### PROBLEM TO WORK ON
Which lines run from the first one up to and including the one with "the distance squared."? Print exactly those.

## begin AVAILABLE DATA

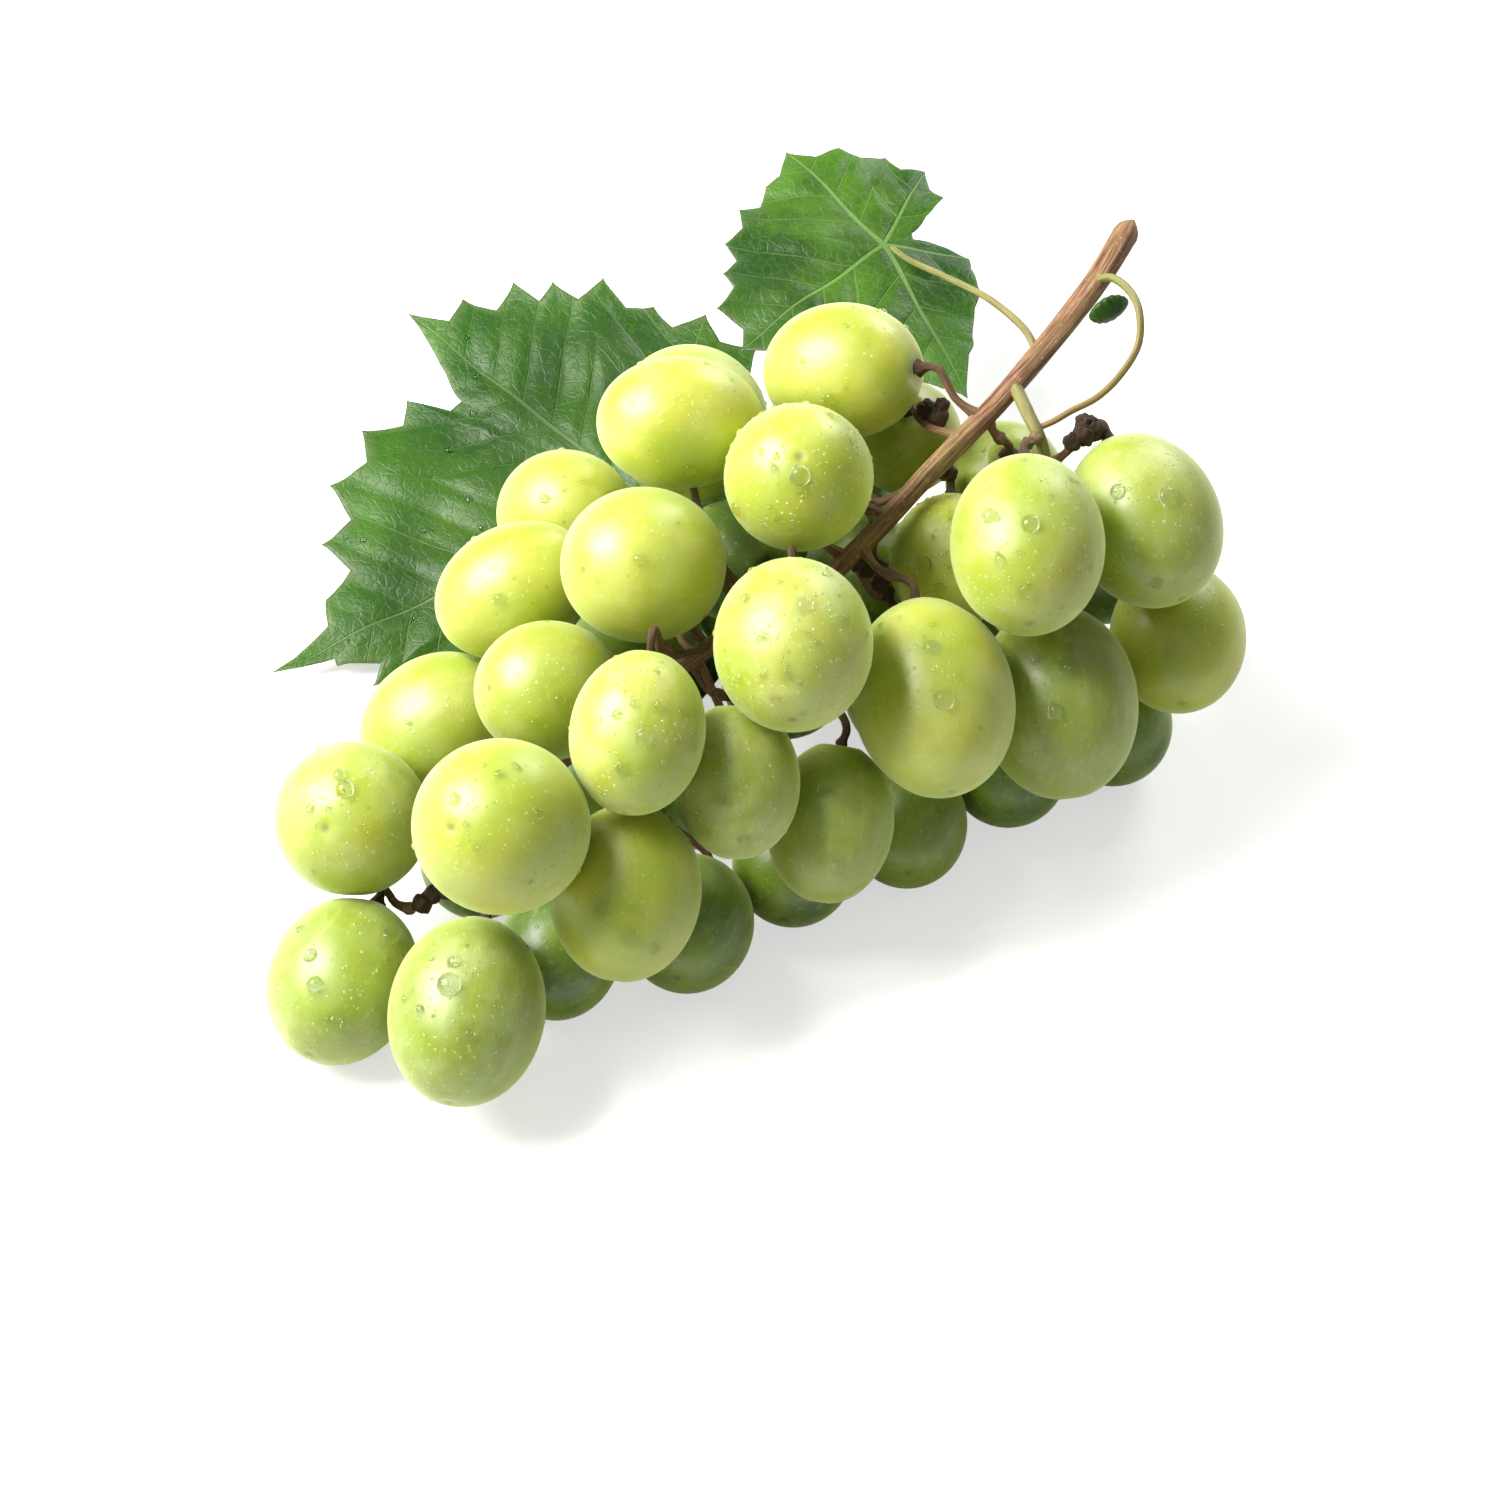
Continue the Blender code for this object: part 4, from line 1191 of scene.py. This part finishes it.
# %% Drop surface
def drop_rings(places, normals, sizes):
    """Rings of all drops at once: a dome whose height falls as the root of one less the distance squared.

    Each dome is a little less high than it is wide from middle to rim. Its rim stands a hair below the
    skin, and it is closed underneath.
    """
    away = np.array([1.0, 0.95, 0.78, 0.5, 0.25])
    height = DROP_HEIGHT * np.sqrt(1 - away**2)
    turn = np.linspace(0, 2 * math.pi, DROP_SIDES, endpoint=False)
    side, up = across(normals)
    spin = np.cos(turn)[None, None, :, None] * side[:, None, None]
    spin = spin + np.sin(turn)[None, None, :, None] * up[:, None, None]
    rise = (height[None, :] * sizes[:, None] - DROP_SUNK)[..., None, None] * normals[:, None, None]
    return places[:, None, None] + spin * (away[None, :] * sizes[:, None])[..., None, None] + rise


def inside_box(place, normal, size):
    """True where the whole drop stays in the box of the solids."""
    top = (place + normal * size) * MM
    return all(PART_BOX[0][k] + size * MM < top[k] < PART_BOX[1][k] - size * MM for k in range(3))


drops = [drop for drop in drops if inside_box(*drop)]
places, normals, sizes = (np.array([drop[k] for drop in drops]) for k in range(3))
rings = drop_rings(places, normals, sizes)
tops = places + normals * (DROP_HEIGHT * sizes - DROP_SUNK)[:, None]
bottoms = places - normals * 0.08
domes = rings.reshape(len(drops), -1, 3)
points = np.concatenate([domes, bottoms[:, None], tops[:, None]], axis=1).reshape(-1, 3)
faces = []
each = DROP_RINGS * DROP_SIDES + 2
for k in range(len(drops)):
    faces += ring_faces(DROP_RINGS, DROP_SIDES, k * each)

water, tree, shader = new_material("clear_water")
ripple = noise(tree, object_place(tree), 400.0, 2.0)
bump = add_node(tree, "ShaderNodeBump", Strength=0.15, Distance=0.0001, Height=ripple)
tint = blend(tree, ripple, (0.97, 1.0, 0.97, 1), (1.0, 1.0, 1.0, 1))
connect(
    tree, shader, Base_Color=tint, Roughness=remap(tree, ripple, 0.3, 0.7, 0.01, 0.05),
    Normal=bump.outputs[0], IOR=1.33, Transmission_Weight=1.0,
)
water_piece = make_piece("water_drops", points, faces, water)
print("drop faces:", len(faces))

## end AVAILABLE DATA

### RESPONSE TO THE TASK
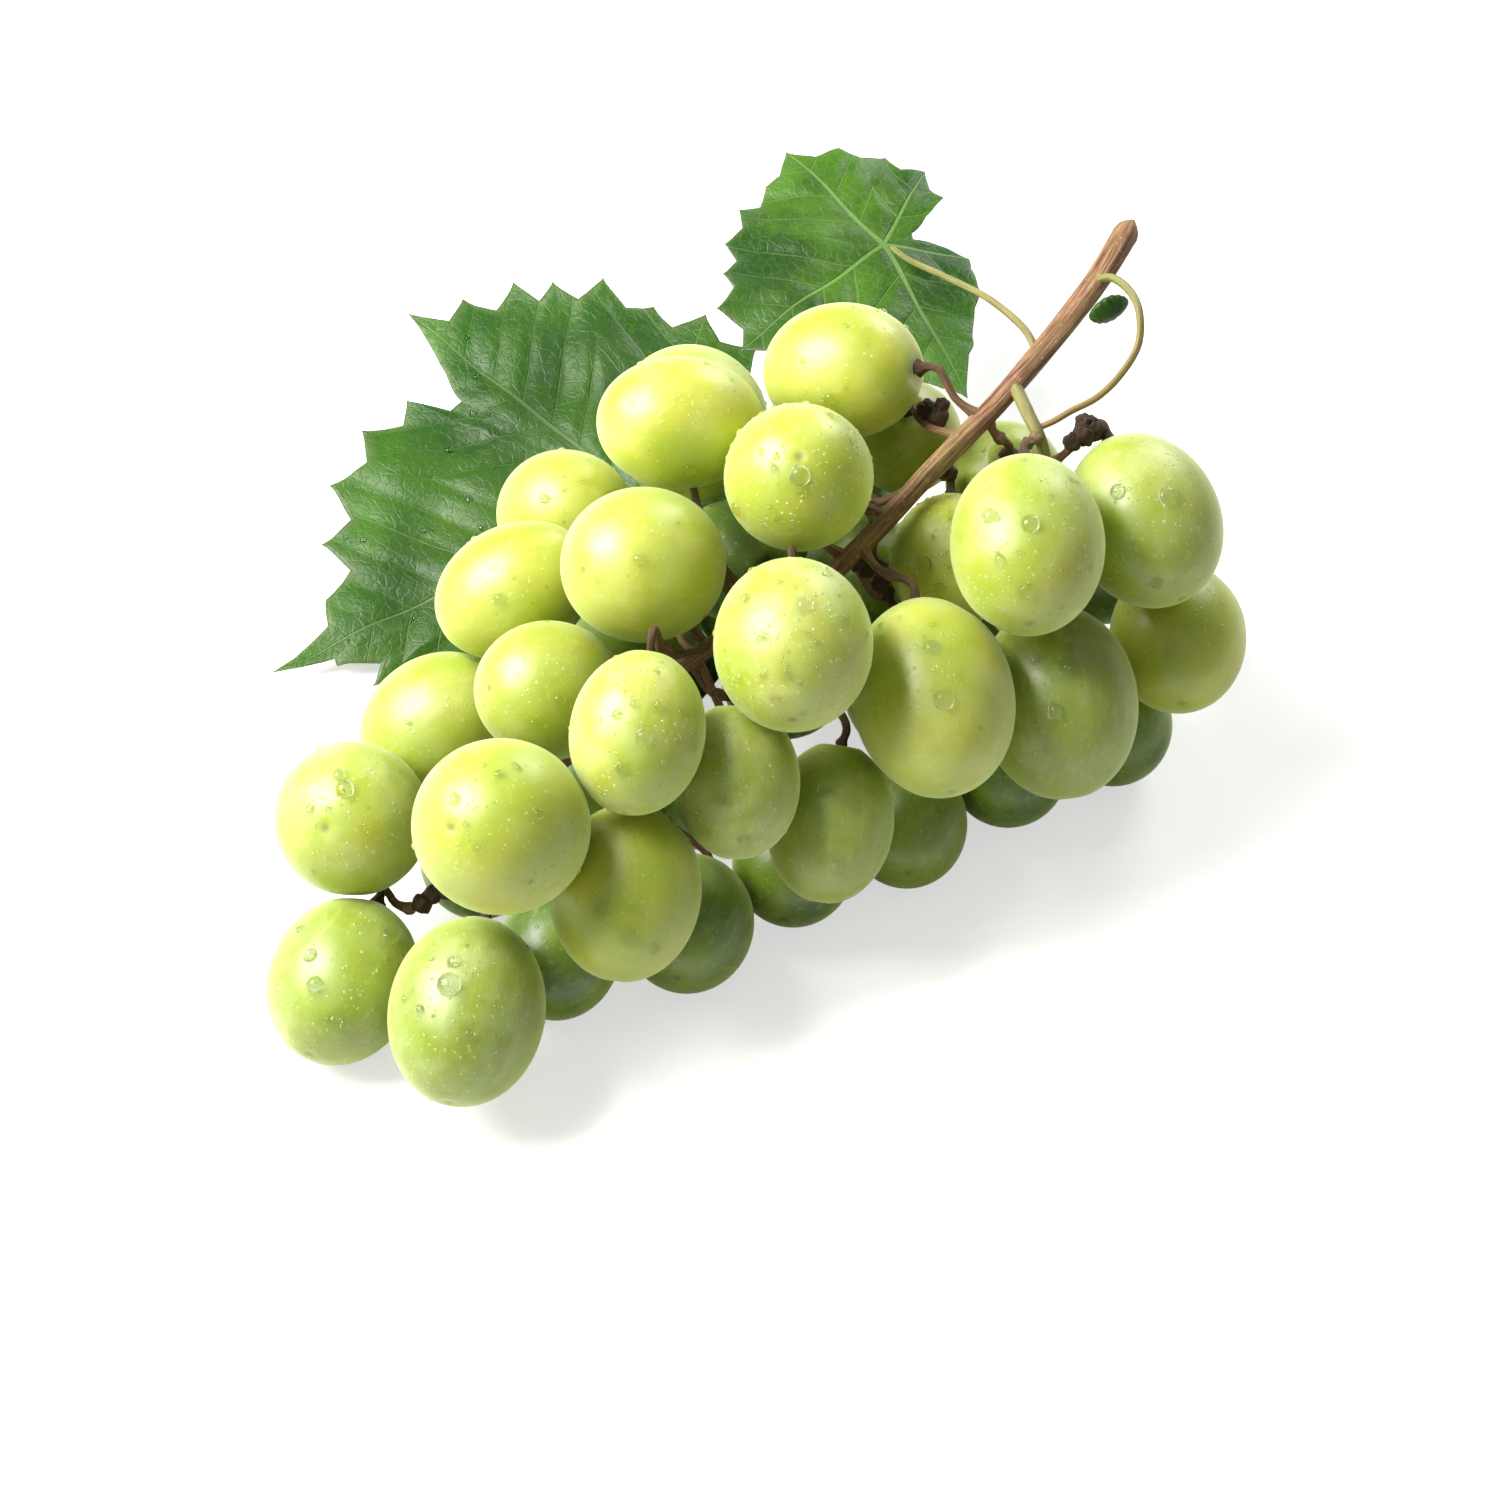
Continue the Blender code for this object: part 4, from line 1191 of scene.py. This part finishes it.
# %% Drop surface
def drop_rings(places, normals, sizes):
    """Rings of all drops at once: a dome whose height falls as the root of one less the distance squared.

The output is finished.